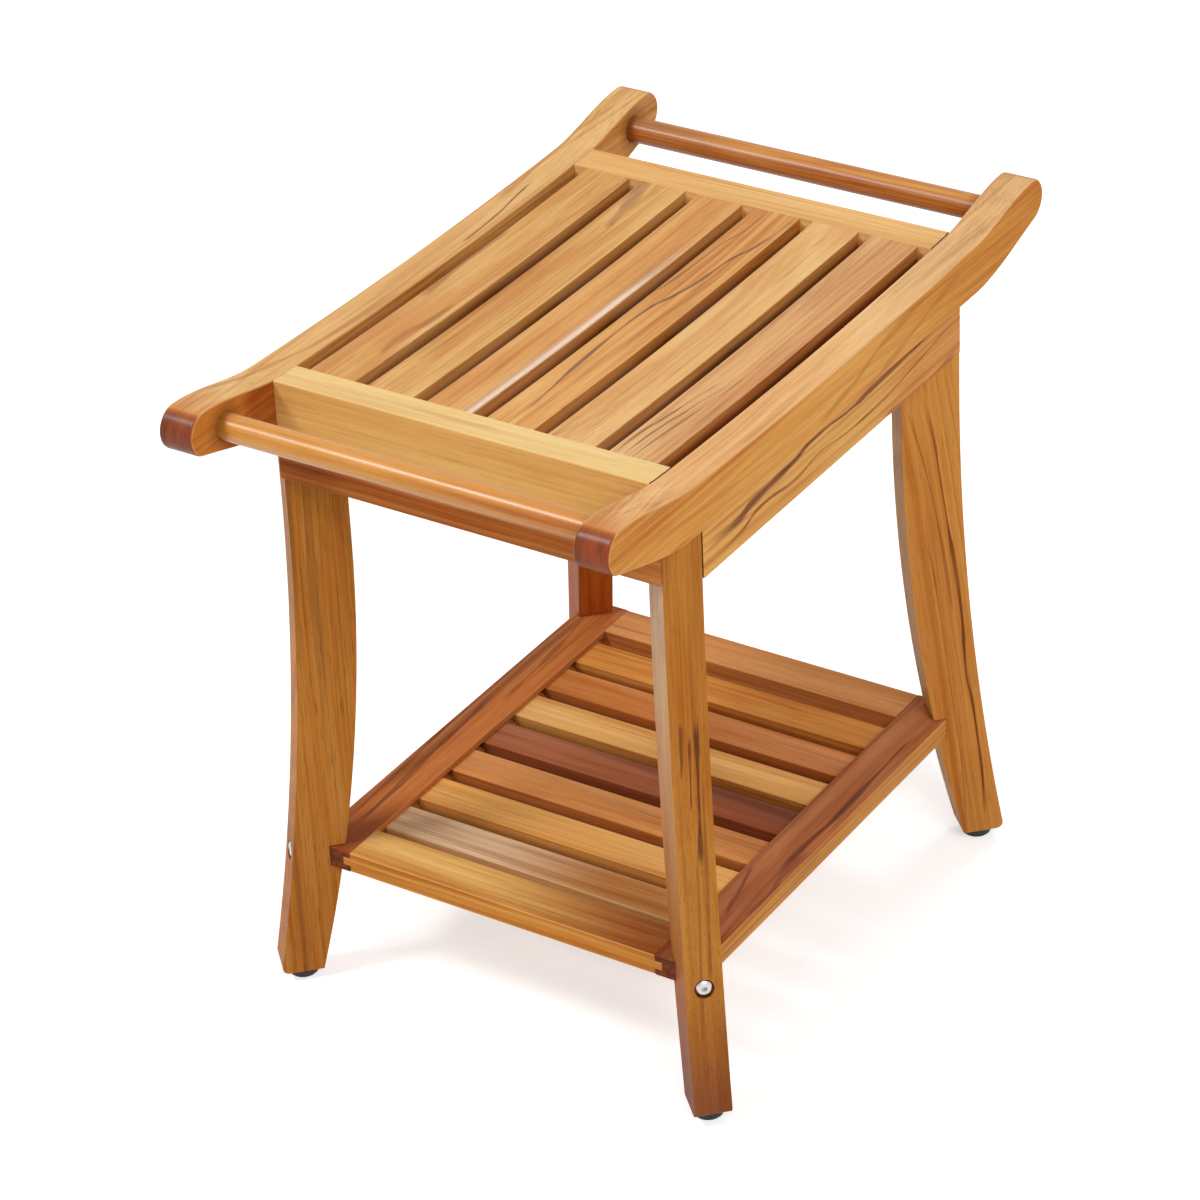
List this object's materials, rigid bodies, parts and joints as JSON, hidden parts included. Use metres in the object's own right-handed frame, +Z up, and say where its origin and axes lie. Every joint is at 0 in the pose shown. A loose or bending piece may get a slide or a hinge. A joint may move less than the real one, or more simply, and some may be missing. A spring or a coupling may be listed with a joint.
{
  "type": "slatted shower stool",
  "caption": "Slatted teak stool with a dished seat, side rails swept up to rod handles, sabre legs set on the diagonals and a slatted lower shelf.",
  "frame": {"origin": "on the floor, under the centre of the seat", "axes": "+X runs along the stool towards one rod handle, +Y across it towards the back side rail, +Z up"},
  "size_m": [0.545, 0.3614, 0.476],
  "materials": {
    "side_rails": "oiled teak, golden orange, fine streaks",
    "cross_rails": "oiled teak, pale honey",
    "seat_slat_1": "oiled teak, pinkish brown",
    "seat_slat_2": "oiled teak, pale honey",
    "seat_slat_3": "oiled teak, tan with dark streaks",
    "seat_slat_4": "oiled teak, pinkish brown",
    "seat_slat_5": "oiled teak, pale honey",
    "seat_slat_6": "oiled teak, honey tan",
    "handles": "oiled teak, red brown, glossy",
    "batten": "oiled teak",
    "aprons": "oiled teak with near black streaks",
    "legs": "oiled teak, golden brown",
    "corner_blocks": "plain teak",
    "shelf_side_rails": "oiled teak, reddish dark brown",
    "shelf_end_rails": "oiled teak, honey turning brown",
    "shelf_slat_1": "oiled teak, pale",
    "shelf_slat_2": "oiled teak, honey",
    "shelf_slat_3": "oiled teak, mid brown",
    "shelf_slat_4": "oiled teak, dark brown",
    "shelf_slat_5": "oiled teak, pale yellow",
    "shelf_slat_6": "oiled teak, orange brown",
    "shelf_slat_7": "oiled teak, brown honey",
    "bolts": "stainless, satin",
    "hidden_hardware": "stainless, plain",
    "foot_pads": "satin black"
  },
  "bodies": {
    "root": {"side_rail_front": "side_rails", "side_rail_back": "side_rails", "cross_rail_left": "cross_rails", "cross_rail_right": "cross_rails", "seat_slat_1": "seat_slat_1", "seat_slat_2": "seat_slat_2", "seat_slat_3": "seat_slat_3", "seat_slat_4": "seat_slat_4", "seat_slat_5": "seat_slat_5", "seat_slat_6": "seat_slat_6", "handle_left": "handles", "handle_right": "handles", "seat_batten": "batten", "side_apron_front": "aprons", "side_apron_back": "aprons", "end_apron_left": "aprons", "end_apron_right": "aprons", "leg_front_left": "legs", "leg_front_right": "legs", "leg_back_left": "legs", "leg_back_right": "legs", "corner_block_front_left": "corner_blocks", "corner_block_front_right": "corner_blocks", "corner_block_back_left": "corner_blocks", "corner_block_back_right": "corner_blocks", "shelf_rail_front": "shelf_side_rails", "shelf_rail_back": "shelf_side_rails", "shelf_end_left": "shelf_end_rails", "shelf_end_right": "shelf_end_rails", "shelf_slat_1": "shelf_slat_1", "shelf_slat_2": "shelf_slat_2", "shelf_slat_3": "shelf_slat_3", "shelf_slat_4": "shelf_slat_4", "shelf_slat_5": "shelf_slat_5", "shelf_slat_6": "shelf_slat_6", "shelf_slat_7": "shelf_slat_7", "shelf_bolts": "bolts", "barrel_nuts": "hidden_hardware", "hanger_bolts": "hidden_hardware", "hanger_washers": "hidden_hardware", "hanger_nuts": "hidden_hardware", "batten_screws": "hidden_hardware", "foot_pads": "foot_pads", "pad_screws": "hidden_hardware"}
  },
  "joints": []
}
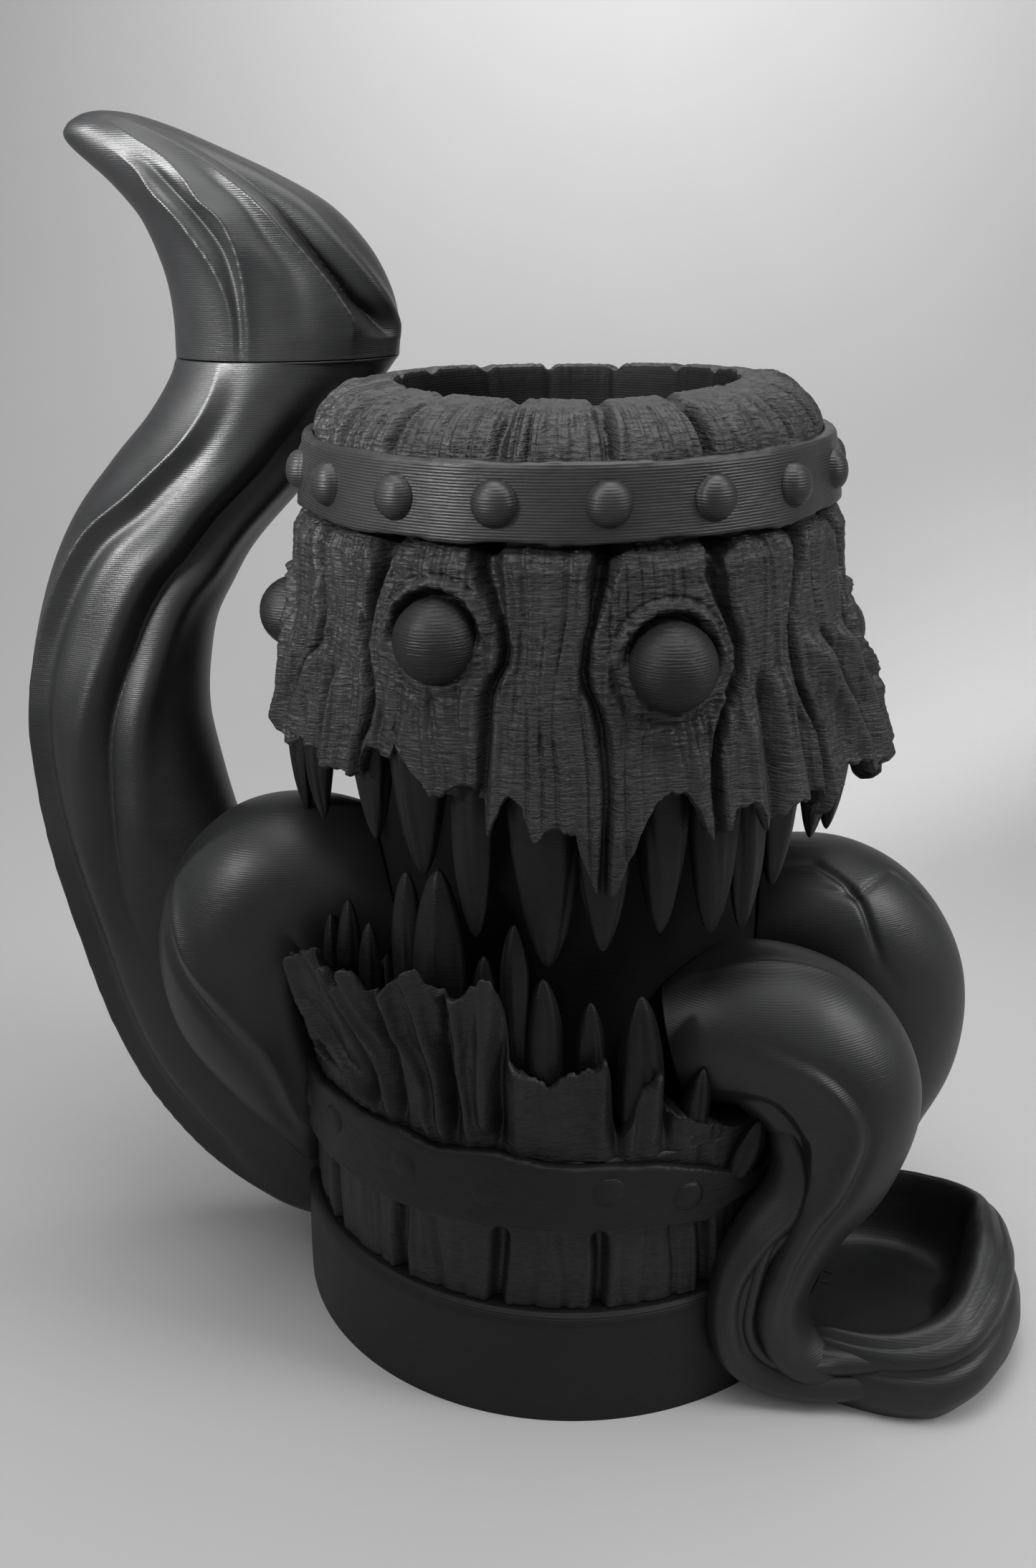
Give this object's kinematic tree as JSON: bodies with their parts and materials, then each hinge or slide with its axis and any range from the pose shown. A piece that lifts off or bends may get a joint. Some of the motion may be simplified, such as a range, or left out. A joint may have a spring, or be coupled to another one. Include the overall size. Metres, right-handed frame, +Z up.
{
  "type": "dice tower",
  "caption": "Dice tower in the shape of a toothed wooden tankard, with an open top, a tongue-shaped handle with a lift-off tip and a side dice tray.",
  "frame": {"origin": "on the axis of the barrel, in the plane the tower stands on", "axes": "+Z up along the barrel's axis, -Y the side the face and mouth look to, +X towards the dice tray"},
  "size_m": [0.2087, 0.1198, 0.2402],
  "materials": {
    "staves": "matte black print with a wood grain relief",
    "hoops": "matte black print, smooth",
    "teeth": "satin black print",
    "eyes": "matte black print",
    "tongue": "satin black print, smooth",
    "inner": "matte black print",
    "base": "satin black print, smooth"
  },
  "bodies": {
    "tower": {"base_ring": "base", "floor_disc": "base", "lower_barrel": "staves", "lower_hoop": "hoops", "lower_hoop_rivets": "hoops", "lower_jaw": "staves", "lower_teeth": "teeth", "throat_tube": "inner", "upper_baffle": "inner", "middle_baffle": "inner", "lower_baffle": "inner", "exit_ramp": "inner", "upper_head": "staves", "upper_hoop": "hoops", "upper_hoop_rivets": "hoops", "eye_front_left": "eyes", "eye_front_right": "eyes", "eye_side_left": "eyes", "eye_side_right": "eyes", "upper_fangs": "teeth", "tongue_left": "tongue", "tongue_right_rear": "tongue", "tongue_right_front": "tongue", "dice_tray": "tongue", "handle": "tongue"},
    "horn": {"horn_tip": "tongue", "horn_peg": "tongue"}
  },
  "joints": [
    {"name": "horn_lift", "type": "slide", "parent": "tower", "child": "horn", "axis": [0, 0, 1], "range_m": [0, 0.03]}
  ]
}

• THE REQUEST
Output the records verbatim, from the first line to the last.

• RESULT
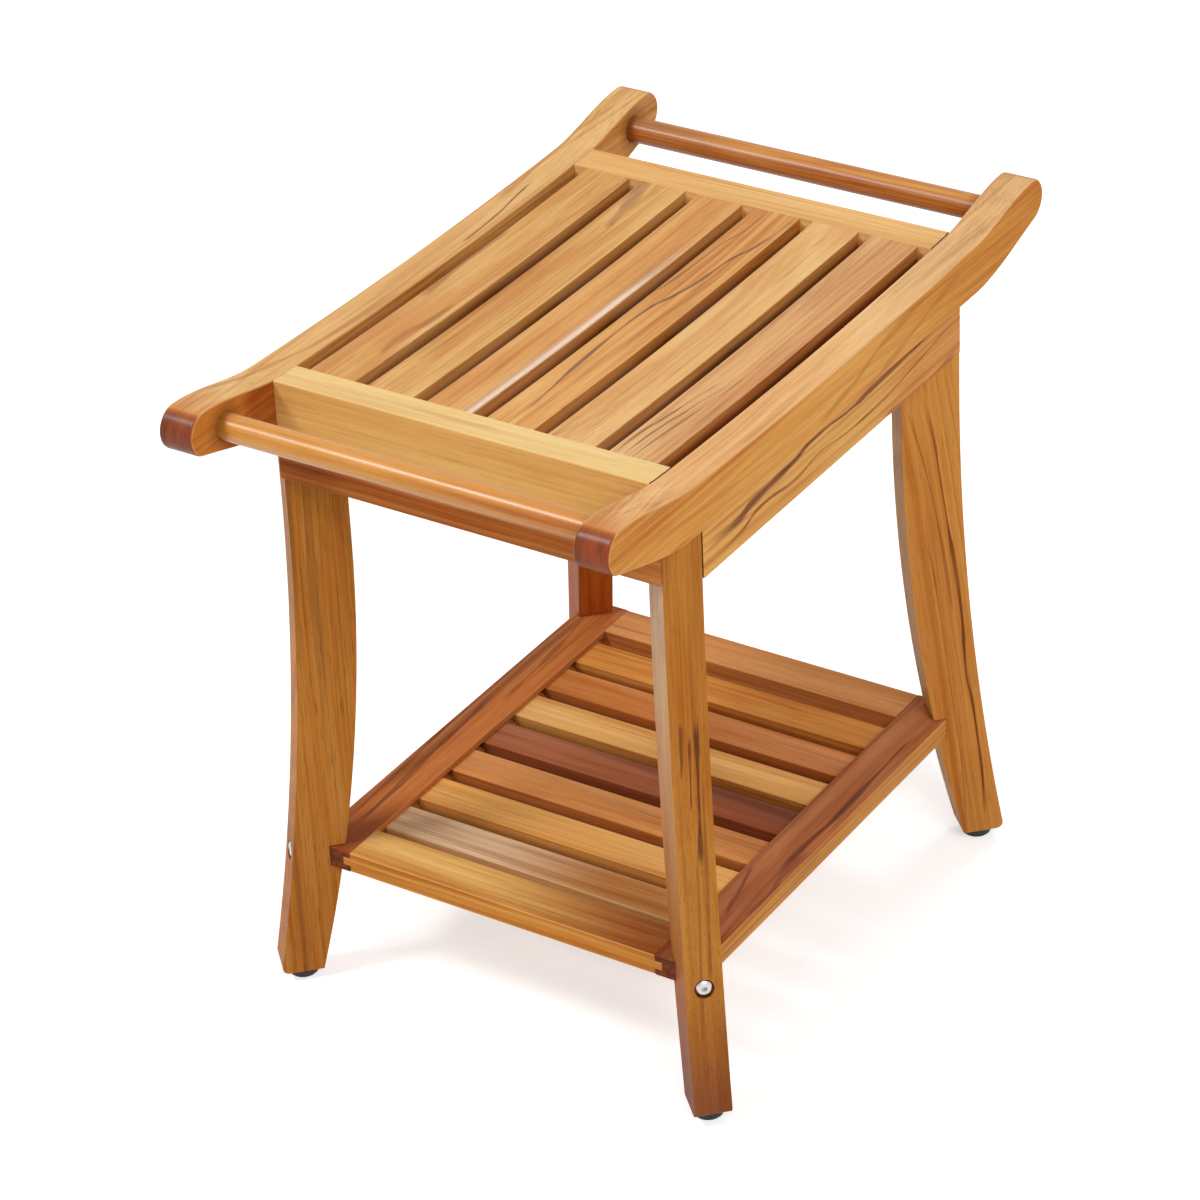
List this object's materials, rigid bodies, parts and joints as JSON, hidden parts included. Use metres in the object's own right-handed frame, +Z up, and say where its origin and axes lie. Every joint is at 0 in the pose shown. A loose or bending piece may get a slide or a hinge. A joint may move less than the real one, or more simply, and some may be missing. A spring or a coupling may be listed with a joint.
{
  "type": "slatted shower stool",
  "caption": "Slatted teak stool with a dished seat, side rails swept up to rod handles, sabre legs set on the diagonals and a slatted lower shelf.",
  "frame": {"origin": "on the floor, under the centre of the seat", "axes": "+X runs along the stool towards one rod handle, +Y across it towards the back side rail, +Z up"},
  "size_m": [0.545, 0.3614, 0.476],
  "materials": {
    "side_rails": "oiled teak, golden orange, fine streaks",
    "cross_rails": "oiled teak, pale honey",
    "seat_slat_1": "oiled teak, pinkish brown",
    "seat_slat_2": "oiled teak, pale honey",
    "seat_slat_3": "oiled teak, tan with dark streaks",
    "seat_slat_4": "oiled teak, pinkish brown",
    "seat_slat_5": "oiled teak, pale honey",
    "seat_slat_6": "oiled teak, honey tan",
    "handles": "oiled teak, red brown, glossy",
    "batten": "oiled teak",
    "aprons": "oiled teak with near black streaks",
    "legs": "oiled teak, golden brown",
    "corner_blocks": "plain teak",
    "shelf_side_rails": "oiled teak, reddish dark brown",
    "shelf_end_rails": "oiled teak, honey turning brown",
    "shelf_slat_1": "oiled teak, pale",
    "shelf_slat_2": "oiled teak, honey",
    "shelf_slat_3": "oiled teak, mid brown",
    "shelf_slat_4": "oiled teak, dark brown",
    "shelf_slat_5": "oiled teak, pale yellow",
    "shelf_slat_6": "oiled teak, orange brown",
    "shelf_slat_7": "oiled teak, brown honey",
    "bolts": "stainless, satin",
    "hidden_hardware": "stainless, plain",
    "foot_pads": "satin black"
  },
  "bodies": {
    "root": {"side_rail_front": "side_rails", "side_rail_back": "side_rails", "cross_rail_left": "cross_rails", "cross_rail_right": "cross_rails", "seat_slat_1": "seat_slat_1", "seat_slat_2": "seat_slat_2", "seat_slat_3": "seat_slat_3", "seat_slat_4": "seat_slat_4", "seat_slat_5": "seat_slat_5", "seat_slat_6": "seat_slat_6", "handle_left": "handles", "handle_right": "handles", "seat_batten": "batten", "side_apron_front": "aprons", "side_apron_back": "aprons", "end_apron_left": "aprons", "end_apron_right": "aprons", "leg_front_left": "legs", "leg_front_right": "legs", "leg_back_left": "legs", "leg_back_right": "legs", "corner_block_front_left": "corner_blocks", "corner_block_front_right": "corner_blocks", "corner_block_back_left": "corner_blocks", "corner_block_back_right": "corner_blocks", "shelf_rail_front": "shelf_side_rails", "shelf_rail_back": "shelf_side_rails", "shelf_end_left": "shelf_end_rails", "shelf_end_right": "shelf_end_rails", "shelf_slat_1": "shelf_slat_1", "shelf_slat_2": "shelf_slat_2", "shelf_slat_3": "shelf_slat_3", "shelf_slat_4": "shelf_slat_4", "shelf_slat_5": "shelf_slat_5", "shelf_slat_6": "shelf_slat_6", "shelf_slat_7": "shelf_slat_7", "shelf_bolts": "bolts", "barrel_nuts": "hidden_hardware", "hanger_bolts": "hidden_hardware", "hanger_washers": "hidden_hardware", "hanger_nuts": "hidden_hardware", "batten_screws": "hidden_hardware", "foot_pads": "foot_pads", "pad_screws": "hidden_hardware"}
  },
  "joints": []
}
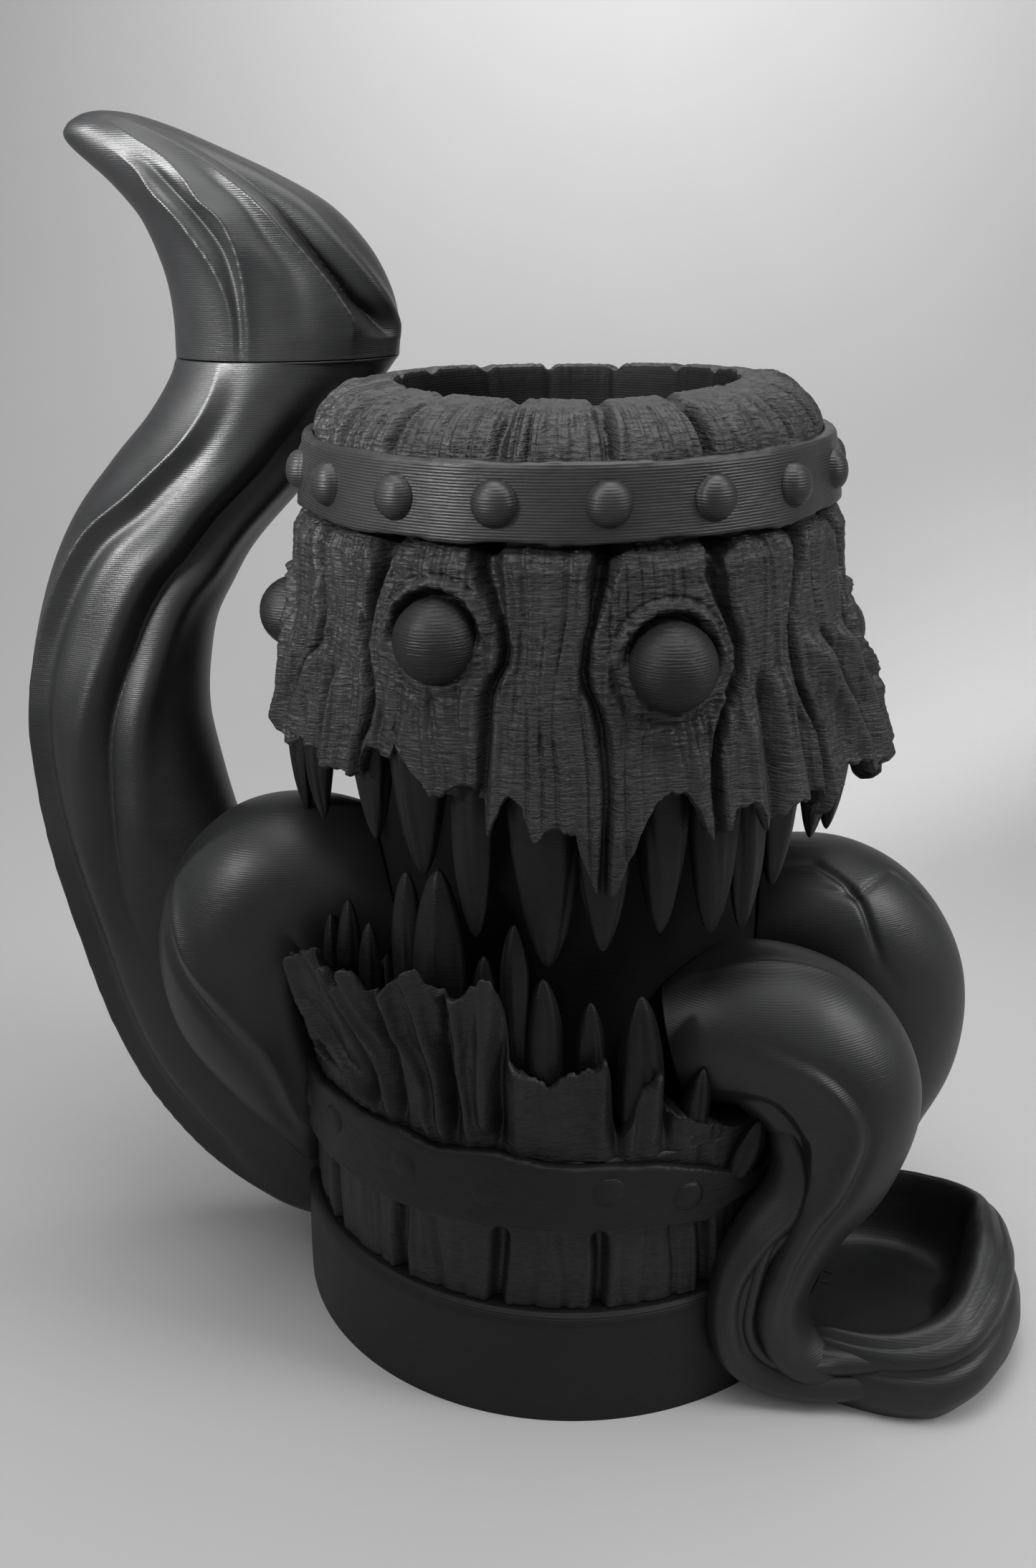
Give this object's kinematic tree as JSON: bodies with their parts and materials, then each hinge or slide with its axis and any range from the pose shown. A piece that lifts off or bends may get a joint. Some of the motion may be simplified, such as a range, or left out. A joint may have a spring, or be coupled to another one. Include the overall size. Metres, right-handed frame, +Z up.
{
  "type": "dice tower",
  "caption": "Dice tower in the shape of a toothed wooden tankard, with an open top, a tongue-shaped handle with a lift-off tip and a side dice tray.",
  "frame": {"origin": "on the axis of the barrel, in the plane the tower stands on", "axes": "+Z up along the barrel's axis, -Y the side the face and mouth look to, +X towards the dice tray"},
  "size_m": [0.2087, 0.1198, 0.2402],
  "materials": {
    "staves": "matte black print with a wood grain relief",
    "hoops": "matte black print, smooth",
    "teeth": "satin black print",
    "eyes": "matte black print",
    "tongue": "satin black print, smooth",
    "inner": "matte black print",
    "base": "satin black print, smooth"
  },
  "bodies": {
    "tower": {"base_ring": "base", "floor_disc": "base", "lower_barrel": "staves", "lower_hoop": "hoops", "lower_hoop_rivets": "hoops", "lower_jaw": "staves", "lower_teeth": "teeth", "throat_tube": "inner", "upper_baffle": "inner", "middle_baffle": "inner", "lower_baffle": "inner", "exit_ramp": "inner", "upper_head": "staves", "upper_hoop": "hoops", "upper_hoop_rivets": "hoops", "eye_front_left": "eyes", "eye_front_right": "eyes", "eye_side_left": "eyes", "eye_side_right": "eyes", "upper_fangs": "teeth", "tongue_left": "tongue", "tongue_right_rear": "tongue", "tongue_right_front": "tongue", "dice_tray": "tongue", "handle": "tongue"},
    "horn": {"horn_tip": "tongue", "horn_peg": "tongue"}
  },
  "joints": [
    {"name": "horn_lift", "type": "slide", "parent": "tower", "child": "horn", "axis": [0, 0, 1], "range_m": [0, 0.03]}
  ]
}